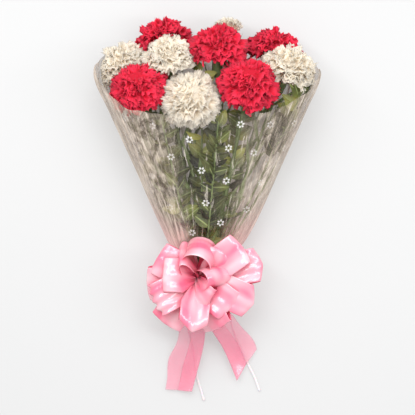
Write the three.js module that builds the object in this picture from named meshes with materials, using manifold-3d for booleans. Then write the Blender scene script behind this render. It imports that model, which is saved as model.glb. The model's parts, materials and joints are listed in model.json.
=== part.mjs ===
// A florist's bunch of ten carnations: red and white flowers on their stems, leafy filler, a band
// round the stems, a printed clear sleeve and a pull bow with two tails. The bunch lies on its back.
// Millimetres, +Z up. The flowers point along +Y and the ribbon tails along -Y. While it is being
// laid out, y = 0 is the plane of the tie, x = 0 the middle of the sleeve and z = 0 the table. The
// last lines move the whole bunch so that the origin is the middle of its box, on the table.
import * as THREE from "three";
import { mergeVertices } from "three/addons/utils/BufferGeometryUtils.js";
import Module from "manifold-3d";

const wasm = await Module();
wasm.setup();

// ---- Driving dimensions ----
const bunchWidth = 256; // across the mouth of the sleeve
const bunchLength = 266; // from the tie to the farthest corner of the sleeve
const gap = 0.4; // air kept between pieces that touch in life
const stemWidth = 4.4;
const sprigWidth = 2.6;
const cutEndY = -50; // where the stems are cut off
const calyxLength = 26;
const calyxWidth = 12.5;
const headSeat = 0.3; // from a flower's neck to the middle of its head, as a share of its width
const headHeight = 0.6; // from neck to crown, as a share of its width
const leafLength = 30;
const leafWidth = 9.5;
const leafThickness = 1;
const tieX = -4; // the bundle leans a little to the left where it is tied
const tieHeight = 20; // middle of the bundle above the table
const stemPlay = 1.1; // air between neighbouring stems in a row of the tied bundle
const rowPlay = 0.5; // air between the rows
const bandEase = 2.85; // between the outermost stems and the band
const bandWidth = 7;
const bandWall = 1.2;
const bandY = 0;
const filmWall = 1;
const sleeveEase = 5.8; // between the outermost stems and the outside of the sleeve, at the tie
const skirtEndY = -42; // lower edge of the sleeve
const ringWidth = 6; // the pull string where it goes round the sleeve
const ringY = -7;
const ringWall = 1.2;
const knotX = -11;
const knotWidth = 15;
const knotHeight = 12;
const ribbonWidth = 34;
const ribbonWall = 1.1;
const tailWidth = 32;
const tailRidge = 7; // how high the crease of a tail stands over its edges
const stringWidth = 2.6;

const petalColour = { red: 0xc81432, white: 0xefe2cc };
const weld = 0.02; // corners closer than this are one corner
const slotPitch = stemWidth + stemPlay;
const slotRise = stemWidth + rowPlay;
const bundleHalfWidth = 2.2 * slotPitch + stemWidth / 2;
const bundleHalfHeight = 1.5 * slotRise + stemWidth / 2;
const wide = bunchWidth / 256; // the places listed below are drawn for a bunch of 256 by 266
const long = bunchLength / 266;
const vec = (x, y, z) => new THREE.Vector3(x, y, z);
const placed = ([x, y, z]) => vec(x * wide, y * long, z);

// ---- What stands in the bunch ----
// middle: the middle of the head. faces: the way the crown looks. width: across the petals.
// slot: column and row in the tied bundle, with row 0 nearest the table.
const flowers = [
  { name: "red_front_left", petals: "red", middle: [-79, 212, 90], faces: [-0.22, 0.52, 0.82], width: 64, slot: [-1.7, 3] },
  { name: "white_front_middle", petals: "white", middle: [-18, 200, 96], faces: [0.04, 0.36, 0.93], width: 66, slot: [-0.6, 3] },
  { name: "red_front_right", petals: "red", middle: [46, 215, 94], faces: [0.16, 0.5, 0.85], width: 68, slot: [0.8, 3] },
  { name: "red_middle", petals: "red", middle: [11, 262, 70], faces: [0, 0.78, 0.62], width: 62, slot: [0, 1] },
  { name: "white_left_inner", petals: "white", middle: [-45, 253, 72], faces: [-0.12, 0.86, 0.48], width: 58, slot: [-1, 1] },
  { name: "white_left_outer", petals: "white", middle: [-100, 246, 50], faces: [-0.5, 0.8, 0.32], width: 60, slot: [-2, 1] },
  { name: "white_right", petals: "white", middle: [96, 240, 62], faces: [0.5, 0.8, 0.33], width: 64, slot: [1.1, 1] },
  { name: "red_back_left", petals: "red", middle: [-52, 279, 33], faces: [-0.18, 0.98, -0.04], width: 60, slot: [-1, 0] },
  { name: "red_back_right", petals: "red", middle: [75, 268, 33], faces: [0.25, 0.96, 0], width: 60, slot: [1, 0] },
  { name: "white_back_bud", petals: "white", middle: [30, 284, 38], faces: [0.1, 0.99, 0.02], width: 36, slot: [0, 0] },
];

// Leafy filler. tip: where the sprig ends. leaves: how many it carries.
const sprigs = [
  { name: "right", tip: [107, 206, 72], slot: [2.2, 2], leaves: 8 },
  { name: "right_front", tip: [84, 186, 90], slot: [1.9, 3], leaves: 7 },
  { name: "front_middle", tip: [12, 172, 88], slot: [0.1, 2.55], leaves: 8 },
  { name: "left_front", tip: [-52, 180, 76], slot: [-1.55, 2], leaves: 8 },
  { name: "middle", tip: [-6, 232, 62], slot: [-0.5, 2], leaves: 8 },
  { name: "back_right", tip: [50, 238, 52], slot: [1.6, 2], leaves: 7 },
  { name: "back_left", tip: [-92, 206, 26], slot: [-2.1, 0], leaves: 7 },
];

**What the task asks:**
Print the material verbatim, all of it.

**Answer in full:**
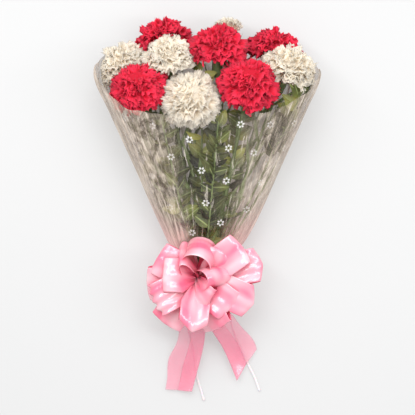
Write the three.js module that builds the object in this picture from named meshes with materials, using manifold-3d for booleans. Then write the Blender scene script behind this render. It imports that model, which is saved as model.glb. The model's parts, materials and joints are listed in model.json.
=== part.mjs ===
// A florist's bunch of ten carnations: red and white flowers on their stems, leafy filler, a band
// round the stems, a printed clear sleeve and a pull bow with two tails. The bunch lies on its back.
// Millimetres, +Z up. The flowers point along +Y and the ribbon tails along -Y. While it is being
// laid out, y = 0 is the plane of the tie, x = 0 the middle of the sleeve and z = 0 the table. The
// last lines move the whole bunch so that the origin is the middle of its box, on the table.
import * as THREE from "three";
import { mergeVertices } from "three/addons/utils/BufferGeometryUtils.js";
import Module from "manifold-3d";

const wasm = await Module();
wasm.setup();

// ---- Driving dimensions ----
const bunchWidth = 256; // across the mouth of the sleeve
const bunchLength = 266; // from the tie to the farthest corner of the sleeve
const gap = 0.4; // air kept between pieces that touch in life
const stemWidth = 4.4;
const sprigWidth = 2.6;
const cutEndY = -50; // where the stems are cut off
const calyxLength = 26;
const calyxWidth = 12.5;
const headSeat = 0.3; // from a flower's neck to the middle of its head, as a share of its width
const headHeight = 0.6; // from neck to crown, as a share of its width
const leafLength = 30;
const leafWidth = 9.5;
const leafThickness = 1;
const tieX = -4; // the bundle leans a little to the left where it is tied
const tieHeight = 20; // middle of the bundle above the table
const stemPlay = 1.1; // air between neighbouring stems in a row of the tied bundle
const rowPlay = 0.5; // air between the rows
const bandEase = 2.85; // between the outermost stems and the band
const bandWidth = 7;
const bandWall = 1.2;
const bandY = 0;
const filmWall = 1;
const sleeveEase = 5.8; // between the outermost stems and the outside of the sleeve, at the tie
const skirtEndY = -42; // lower edge of the sleeve
const ringWidth = 6; // the pull string where it goes round the sleeve
const ringY = -7;
const ringWall = 1.2;
const knotX = -11;
const knotWidth = 15;
const knotHeight = 12;
const ribbonWidth = 34;
const ribbonWall = 1.1;
const tailWidth = 32;
const tailRidge = 7; // how high the crease of a tail stands over its edges
const stringWidth = 2.6;

const petalColour = { red: 0xc81432, white: 0xefe2cc };
const weld = 0.02; // corners closer than this are one corner
const slotPitch = stemWidth + stemPlay;
const slotRise = stemWidth + rowPlay;
const bundleHalfWidth = 2.2 * slotPitch + stemWidth / 2;
const bundleHalfHeight = 1.5 * slotRise + stemWidth / 2;
const wide = bunchWidth / 256; // the places listed below are drawn for a bunch of 256 by 266
const long = bunchLength / 266;
const vec = (x, y, z) => new THREE.Vector3(x, y, z);
const placed = ([x, y, z]) => vec(x * wide, y * long, z);

// ---- What stands in the bunch ----
// middle: the middle of the head. faces: the way the crown looks. width: across the petals.
// slot: column and row in the tied bundle, with row 0 nearest the table.
const flowers = [
  { name: "red_front_left", petals: "red", middle: [-79, 212, 90], faces: [-0.22, 0.52, 0.82], width: 64, slot: [-1.7, 3] },
  { name: "white_front_middle", petals: "white", middle: [-18, 200, 96], faces: [0.04, 0.36, 0.93], width: 66, slot: [-0.6, 3] },
  { name: "red_front_right", petals: "red", middle: [46, 215, 94], faces: [0.16, 0.5, 0.85], width: 68, slot: [0.8, 3] },
  { name: "red_middle", petals: "red", middle: [11, 262, 70], faces: [0, 0.78, 0.62], width: 62, slot: [0, 1] },
  { name: "white_left_inner", petals: "white", middle: [-45, 253, 72], faces: [-0.12, 0.86, 0.48], width: 58, slot: [-1, 1] },
  { name: "white_left_outer", petals: "white", middle: [-100, 246, 50], faces: [-0.5, 0.8, 0.32], width: 60, slot: [-2, 1] },
  { name: "white_right", petals: "white", middle: [96, 240, 62], faces: [0.5, 0.8, 0.33], width: 64, slot: [1.1, 1] },
  { name: "red_back_left", petals: "red", middle: [-52, 279, 33], faces: [-0.18, 0.98, -0.04], width: 60, slot: [-1, 0] },
  { name: "red_back_right", petals: "red", middle: [75, 268, 33], faces: [0.25, 0.96, 0], width: 60, slot: [1, 0] },
  { name: "white_back_bud", petals: "white", middle: [30, 284, 38], faces: [0.1, 0.99, 0.02], width: 36, slot: [0, 0] },
];

// Leafy filler. tip: where the sprig ends. leaves: how many it carries.
const sprigs = [
  { name: "right", tip: [107, 206, 72], slot: [2.2, 2], leaves: 8 },
  { name: "right_front", tip: [84, 186, 90], slot: [1.9, 3], leaves: 7 },
  { name: "front_middle", tip: [12, 172, 88], slot: [0.1, 2.55], leaves: 8 },
  { name: "left_front", tip: [-52, 180, 76], slot: [-1.55, 2], leaves: 8 },
  { name: "middle", tip: [-6, 232, 62], slot: [-0.5, 2], leaves: 8 },
  { name: "back_right", tip: [50, 238, 52], slot: [1.6, 2], leaves: 7 },
  { name: "back_left", tip: [-92, 206, 26], slot: [-2.1, 0], leaves: 7 },
];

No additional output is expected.